If you’re looking for the ultimate comfort for long listening sessions then there’s really no beating the Bose QC35 II. The plush ear pads really pamper your ears, which is something we really liked. It’s also the most generous with bass so if you like that extra bit of thump in your music tracks, then the QC35 II delivers this in spades, across the volume range. Google Assitant integration is also a handy feature to have. We wish it had more advanced features like a transparency mode like the other two have and battery life is a little lesser when compared to Sony and Senheiser.
The PXC 550 Wireless combines some of the best features of both the Bose and Sony. It’s the lightest headphone of the lot so its not fatiguing after long sessions and it supports some clever touch gestures and ambient sound mode, just like the Sony. As a bonus, you can also use it over a USB connection as you charge it, in case you forget to carry along the stereo cable. Audio performance is good, leaning more towards the neutral side but for it to sound its best, you need volume needs to be pushed quite high as the mids lose detail at lower volumes. It’s also the oldest model of the three so it’s most likely due for an upgrade soon.

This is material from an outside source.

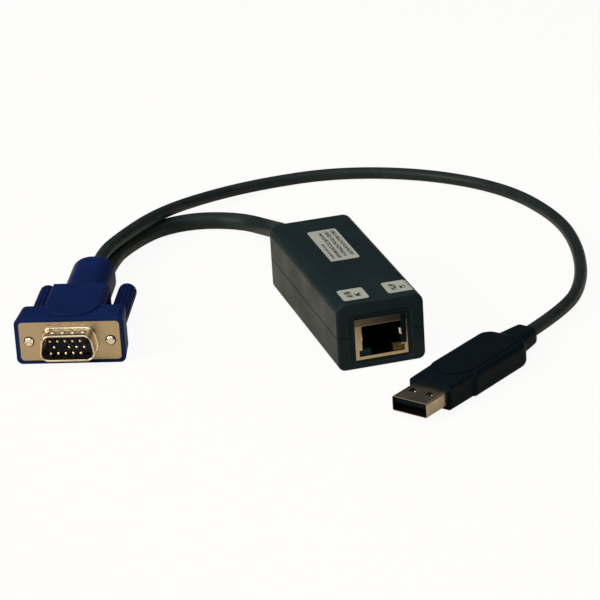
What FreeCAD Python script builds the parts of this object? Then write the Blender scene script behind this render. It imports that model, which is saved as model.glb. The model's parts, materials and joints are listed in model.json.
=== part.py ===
"""KVM dongle: a two-shell box with a modular jack, and a captive lead that ends in a video plug
with two thumbscrews and in a USB plug.

Millimetres, +Z up.  The origin is the centre of the box's underside, the jack faces -Y and the
lead leaves the rear wall along +Y.  Each plug is modelled in a frame of its own, with its front
face at y = 0 and its body along +Y, and is then laid on the table by its placement.
"""
import FreeCAD, Part
import math
import os

V = FreeCAD.Vector

# ---------------------------------------------------------------- driving sizes: box
BOX_LENGTH = 74.0
BOX_WIDTH = 27.2
BOX_HEIGHT = 21.4
WALL = 2.0
SEAM_HEIGHT = 10.7            # parting line of the two shells above the table
TOP_RADIUS = 3.2              # long upper edges
BOTTOM_RADIUS = 2.2           # long lower edges
FRONT_EDGE_RADIUS = 0.8
REAR_EDGE_RADIUS = 1.8
SEAM_GROOVE = 0.3             # visible groove along the parting line
LIP_HEIGHT = 1.2              # tongue on the lower shell that centres the upper one
LIP_THICKNESS = 0.8
FIT_GAP = 0.05                # between pieces that slide together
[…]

If we had to pick a single headphone, we’d put our money on the Sony WH-1000XM2 mainly due to its excellent audio performance, wide array of streaming codec support and features like smart gestures and adaptive noise cancellation. The Bose QC35 II comes in a close second as far as audio performance goes, however it’s the one we’d recommend if comfort level is higher priority — on a long flight, that could make a world of a difference.